ELIZABETH, N.J. (PIX11) — New Jersey residents could expect to save about 10% on their monthly gas and prescription drug bills if the Inflation Reduction Act passes Congress.
That is the claim being made by Sen. Cory Booker, (D) New Jersey. Booker also said there are lesser known items in the bill to address long-standing pollution injustices for Black and brown communities, pointing especially to the Elizabeth Marine Terminal.
At the port, the third busiest in the country, the idling, loading and unloading of semi-trucks with cargo containers pumps air pollution into adjacent to black and brown neighborhoods. Booker said said the Act, which is really a health care, climate and deficit reduction bill rolled all into one, would do something about this.
“Everything for mitigating pollution around our ports, there are proven ways to reduce the emissions there, to planting trees in urban areas to pull the carbon out of the air,” Booker said.

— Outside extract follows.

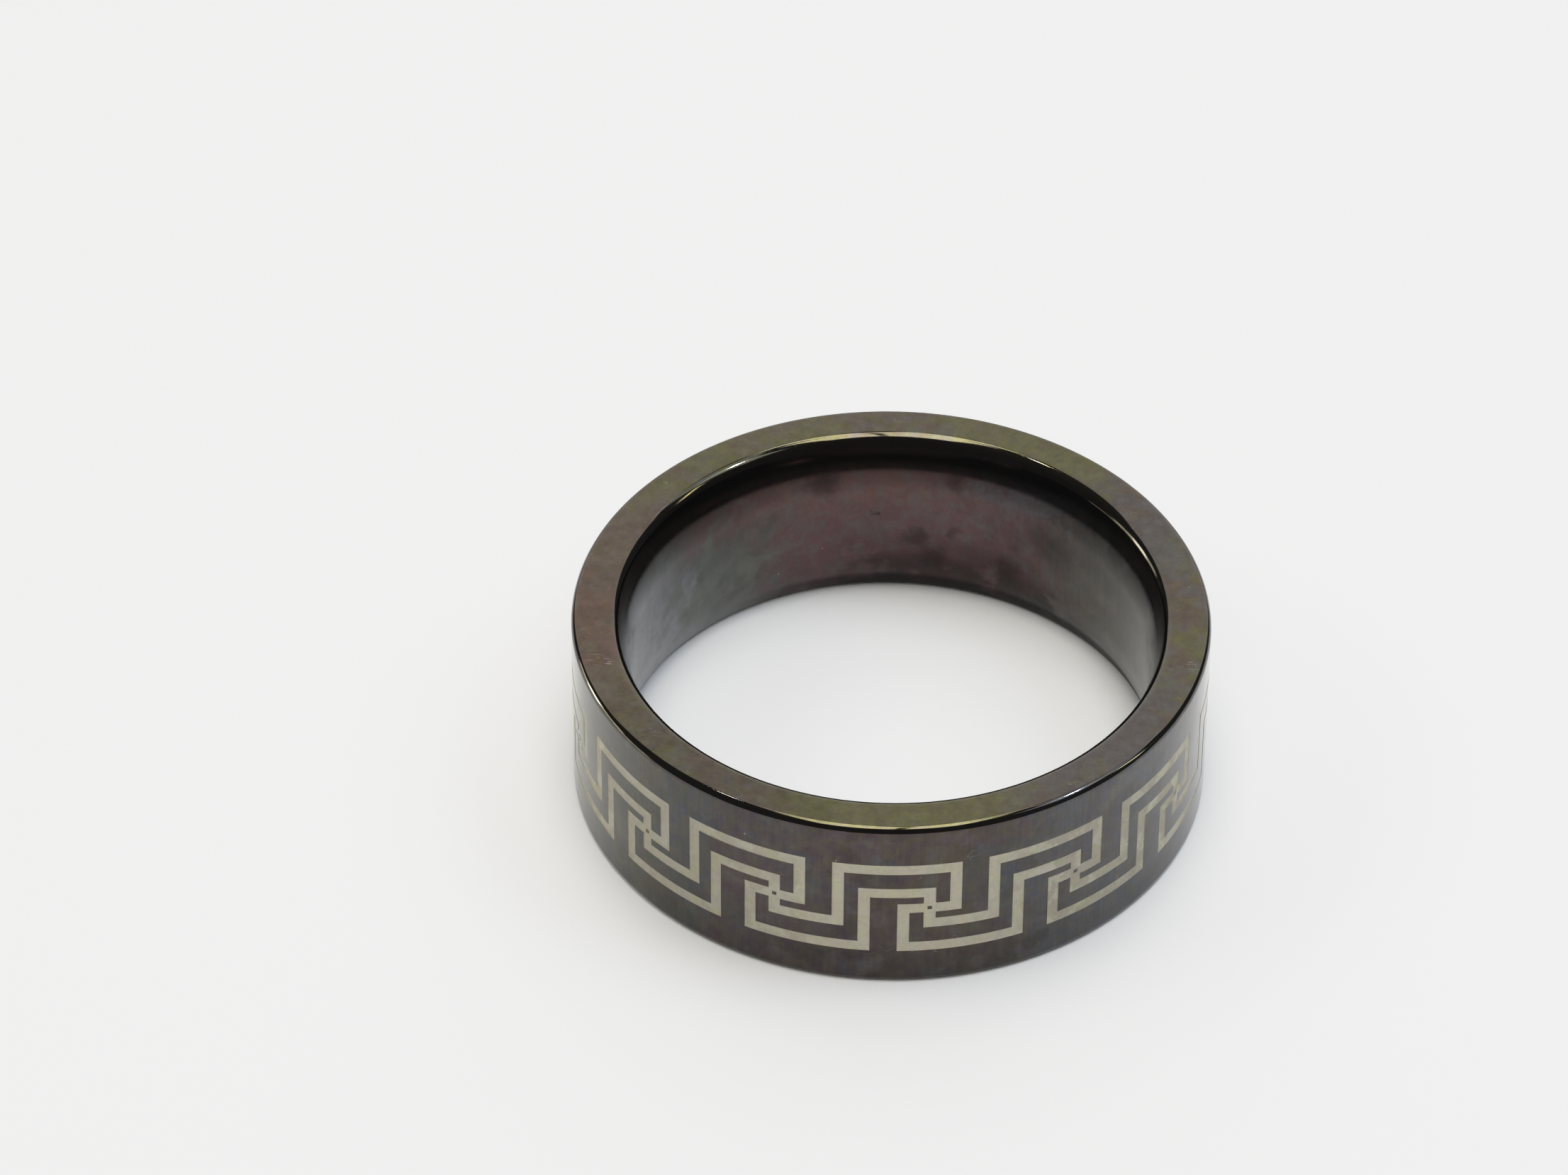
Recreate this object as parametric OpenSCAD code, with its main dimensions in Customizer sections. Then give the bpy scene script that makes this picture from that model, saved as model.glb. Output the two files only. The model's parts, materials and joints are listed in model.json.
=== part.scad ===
// Comfort-fit band ring, engraved all round with a Greek key.
// It lies on one end face: the axis is Z, and the middle of that face is the origin.
// Millimetres.

/* [Band] */
// Bore diameter at the middle of the band, which sets the finger size
bore_d = 20.6; // [19:0.4:22.6]
// Wall from the bore to the outside
wall = 2.3; // [1.9:0.05:3]
// Width of the band along the finger
band_w = 8; // [6.5:0.1:9]

/* [Edges] */
// Round on the two outer rims
rim_r = 0.3; // [0.05:0.01:0.35]
// Round where the bore meets an end face
lip_r = 0.55; // [0.3:0.01:0.8]

/* [Comfort fit] */
// Width of the straight land in the middle of the bore
land_w = 3; // [2:0.1:4]
// How far each end face starts outside the bore, which sets how much the bore opens
flare = 0.94; // [0.85:0.01:1.2]

/* [Greek key] */
// Repeats of the key round the band
key_repeats = 13; // [10:1:15]
// Turn of the first crossing from the front
key_turn = 7.7; // [0:0.1:36]
// How far the middle of the key sits below the middle of the band
key_drop = 0.08; // [0:0.01:0.2]
// Width of an engraved line
line_w = 0.46; // [0.3:0.01:0.5]
// Depth of an engraved line
line_depth = 0.04; // [0.03:0.01:0.15]
// Outer lines, above and below the middle of the key
outer_line = 2.01; // [1.9:0.01:2.2]
// Inner lines, above and below the middle of the key
inner_line = 0.8; // [0.75:0.01:0.95]
// Side of the plain spot left where two lines cross
spot = 0.18; // [0.1:0.01:0.25]

/* [Hidden] */
$fn = 360;
bore_r = bore_d / 2;
band_r = bore_r + wall;
half_w = band_w / 2;
half_land = land_w / 2;
// Centre of the lip's round, which touches the end face and the comfort arc
lip_x = bore_r + flare;
lip_z = half_w - lip_r;
// The comfort arc leaves the land straight and runs into the lip's round without a corner
lip_rise = lip_z - half_land;
arc_in = flare - lip_r;
comfort_r = (pow(lip_rise, 2) + pow(arc_in, 2)) / (2 * arc_in) + lip_r;
touch_z = half_land + comfort_r * lip_rise / (comfort_r - lip_r);
// A repeat of the key is charted in this many columns
key_columns = 12;
repeat_angle = 360 / key_repeats;
column_angle = repeat_angle / key_columns;
half_line = line_w / 2;
half_line_angle = half_line / band_r * 180 / PI;
floor_corner_r = (band_r - line_depth) / cos(column_angle / 2);
// How far a cutter stands out of the wall that it cuts
cut_clear = 0.5;

// One arm of the key, from the crossing at column 0 round to the crossing of the repeat before.
// Lines that run round the band:
arm_rows = [
    // from column, to column, height
    [0, 2, 0],
    [-7, 2, outer_line],
    [-key_columns, -7, -inner_line],
];
// Lines that run across the band:
arm_posts = [
    // column, from height, to height
    [2, 0, outer_line],
    [-7, -inner_line, outer_line],
    // The last one stops at the edge of the line that it meets
    [-key_columns, -inner_line, -line_w],
];

// Section of the band above its middle plane: x is the radius
module half_section() {
    // Straight land
    translate([bore_r, 0]) square([wall, half_land]);
    // Comfort arc
    intersection() {
        translate([bore_r + comfort_r, half_land]) circle(comfort_r);
        translate([bore_r, half_land]) square([wall - rim_r, touch_z - half_land]);
    }
    // Lip
    intersection() {
        translate([lip_x, lip_z]) circle(lip_r);
        translate([bore_r, touch_z]) square([wall - rim_r, half_w - touch_z]);
    }
    // End face
    translate([lip_x, lip_z]) square([wall - flare - rim_r, lip_r]);
    // Outer wall and rim
    translate([band_r - rim_r, 0]) square([rim_r, half_w - rim_r]);
    translate([band_r - rim_r, half_w - rim_r]) circle(rim_r);
}

module plain_band() {
    rotate_extrude() {
        half_section();
        mirror([0, 1]) half_section();
    }
}

// A line of the key, flat: its ends are where these angles fall on a plane that faces the front
module key_line(from_angle, to_angle, from_z, to_z) {
    translate([band_r * sin(from_angle), from_z])
        square([band_r * (sin(to_angle) - sin(from_angle)), to_z - from_z]);
}

// One arm of the key, flat
module key_arm() {
    for (row = arm_rows)
        key_line(row[0] * column_angle, row[1] * column_angle,
            row[2] - half_line, row[2] + half_line);
    for (post = arm_posts)
        key_line(post[0] * column_angle - half_line_angle, post[0] * column_angle + half_line_angle,
            post[1] - half_line, post[2] + half_line);
}

// Both arms of a crossing: the second is the first turned end for end
module key_outline() {
    difference() {
        union() {
            key_arm();
            rotate(180) key_arm();
        }
        square(spot, center = true);
    }
}

// Section of the band under the lines: each floor is flat strips, one to a column
module floor_outline() {
    polygon([for (column = [0 : key_columns * key_repeats - 1])
        let (corner_angle = (column + 0.5) * column_angle)
            floor_corner_r * [sin(corner_angle), -cos(corner_angle)]]);
}

// Cutter for one crossing at the front, with both its arms
module key_cutter() {
    difference() {
        rotate([90, 0, 0]) linear_extrude(band_r + cut_clear) key_outline();
        linear_extrude(band_w, center = true) floor_outline();
    }
}

// The band with this many repeats of the key cut into it, one after another
module engraved_band(repeats) {
    if (repeats == 0)
        plain_band();
    else
        difference() {
            engraved_band(repeats - 1);
            rotate([0, 0, key_turn + repeats * repeat_angle])
                translate([0, 0, -key_drop]) key_cutter();
        }
}

module band() {
    color("#3a3130")
        translate([0, 0, half_w]) engraved_band(key_repeats);
}

band();
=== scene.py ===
# Dark comfort-fit band ring with an engraved key, lying on a pale table
import json
import math

import bpy
from mathutils import Matrix, Vector


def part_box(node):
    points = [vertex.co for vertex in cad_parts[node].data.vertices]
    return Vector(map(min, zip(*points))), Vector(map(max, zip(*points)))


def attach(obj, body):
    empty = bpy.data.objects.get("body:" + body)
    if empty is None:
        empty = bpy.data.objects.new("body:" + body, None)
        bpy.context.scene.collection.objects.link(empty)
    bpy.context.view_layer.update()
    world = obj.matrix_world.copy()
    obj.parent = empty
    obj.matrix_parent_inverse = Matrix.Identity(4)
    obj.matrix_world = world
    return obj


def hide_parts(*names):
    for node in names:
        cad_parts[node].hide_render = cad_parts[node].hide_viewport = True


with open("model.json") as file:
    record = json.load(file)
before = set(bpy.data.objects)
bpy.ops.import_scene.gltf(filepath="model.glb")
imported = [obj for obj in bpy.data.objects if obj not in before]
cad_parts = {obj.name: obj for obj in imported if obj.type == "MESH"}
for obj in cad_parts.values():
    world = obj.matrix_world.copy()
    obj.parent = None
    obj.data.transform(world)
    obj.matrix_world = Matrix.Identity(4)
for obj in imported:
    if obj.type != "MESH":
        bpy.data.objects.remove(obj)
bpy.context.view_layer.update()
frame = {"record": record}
mm = 0.001


# Node trees

class Wire:
    # A socket of a node tree that can stand in a sum
    def __init__(self, maker, socket):
        self.maker = maker
        self.socket = socket

    def __add__(self, other):
        return self.maker.math("ADD", self, other)

    def __sub__(self, other):
        return self.maker.math("SUBTRACT", self, other)

    def __rsub__(self, other):
        return self.maker.math("SUBTRACT", other, self)

    def __mul__(self, other):
        return self.maker.math("MULTIPLY", self, other)

    def __truediv__(self, other):
        return self.maker.math("DIVIDE", self, other)

    def __rtruediv__(self, other):
        return self.maker.math("DIVIDE", other, self)

    def __gt__(self, other):
        return self.maker.math("GREATER_THAN", self, other)

    __radd__ = __add__
    __rmul__ = __mul__


class NodeMaker:
    # Adds nodes to one tree, for materials, the world and geometry alike
    def __init__(self, tree):
        self.tree = tree

    def node(self, kind, settings=None, sockets=None, out=0):
        made = self.tree.nodes.new(kind)
        for name, value in (settings or {}).items():
            setattr(made, name, value)
        for name, value in (sockets or {}).items():
            self.feed(made.inputs[name], value)
        return Wire(self, made.outputs[out]) if made.outputs else made

    def feed(self, socket, value):
        if isinstance(value, Wire):
            self.tree.links.new(value.socket, socket)
        else:
            socket.default_value = value

    def math(self, operation, first, second=0.0):
        return self.node("ShaderNodeMath", {"operation": operation}, {0: first, 1: second})

    def other(self, wire, name):
        # Another output of the node that this wire comes from
        return Wire(self, wire.socket.node.outputs[name])

    def vectorMath(self, operation, first, second=(0, 0, 0), out=0):
        return self.node("ShaderNodeVectorMath", {"operation": operation}, {0: first, 1: second}, out)

    def stretch(self, vector, x, y, z):
        return self.vectorMath("MULTIPLY", vector, (x, y, z))

    def shift(self, vector, x, y, z):
        return self.vectorMath("ADD", vector, (x, y, z))

    def placeInMillimetres(self):
        return self.stretch(self.node("ShaderNodeTexCoord", out=3), 1 / mm, 1 / mm, 1 / mm)

    def noise(self, vector, scale, detail=3.0, roughness=0.5, distortion=0.0):
        return self.node("ShaderNodeTexNoise", None, {
            "Vector": vector, "Scale": scale, "Detail": detail,
            "Roughness": roughness, "Distortion": distortion,
        })

    def smoothStep(self, value, low, high):
        return self.node("ShaderNodeMapRange", {"interpolation_type": "SMOOTHSTEP"},
                         {"Value": value, "From Min": low, "From Max": high})

    def cloud(self, place, apart, scale, detail, roughness, distortion, low, high):
        # Soft patches of noise, from none at the low value to full at the high one
        noise = self.noise(self.shift(place, *apart), scale, detail, roughness, distortion)
        return self.smoothStep(noise, low, high)

    def mixColour(self, share, first, second, blend="MIX"):
        made = self.node("ShaderNodeMix", {"data_type": "RGBA", "blend_type": blend}, {0: share})
        mix = made.socket.node
        self.feed(mix.inputs[6], first)
        self.feed(mix.inputs[7], second)
        return Wire(self, mix.outputs[2])

    def shaded(self, colour, shade):
        grey = self.node("ShaderNodeCombineColor", None, {0: shade, 1: shade, 2: shade})
        return self.mixColour(1.0, colour, grey, "MULTIPLY")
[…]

The billions of dollars for environmental justice have gotten less attention than the plans to address pain at the pump.
“It’s been very bad very expensive, weekly it’s about $80,” New Jersey driver Maria Colon said.
The Inflation Reduction Act includes subsidies for purchasing electric vehicles and producing greener power. It also aims to reduce the cost of prescription drugs by allowing Medicare to negotiate prices. That is the other concern we heard from Colon who has had to begin making tough choices.
“People rely on monthly medications,” she said. “It’s your health or getting to work.”
Booker said he had his staff ran the numbers and the bill could mean big savings for New Jersey.
“We are looking at New Jerseyians on energy as well as pharmaceuticals getting close to 10% savings on your monthly living expenses,” Booker said.
Senate Majority Leader Chuck Schumer, (D) New York, said on the Senate floor Thursday that he does expect the Inflation Reduction Act to pass after a few days of debate.
However, Republicans continue to insist the additional spending will only make inflation worse, and it is still unclear if Democratic Sen. Kyrsten Sinema will support the bill. Democrats need every vote with an evenly divided Senate.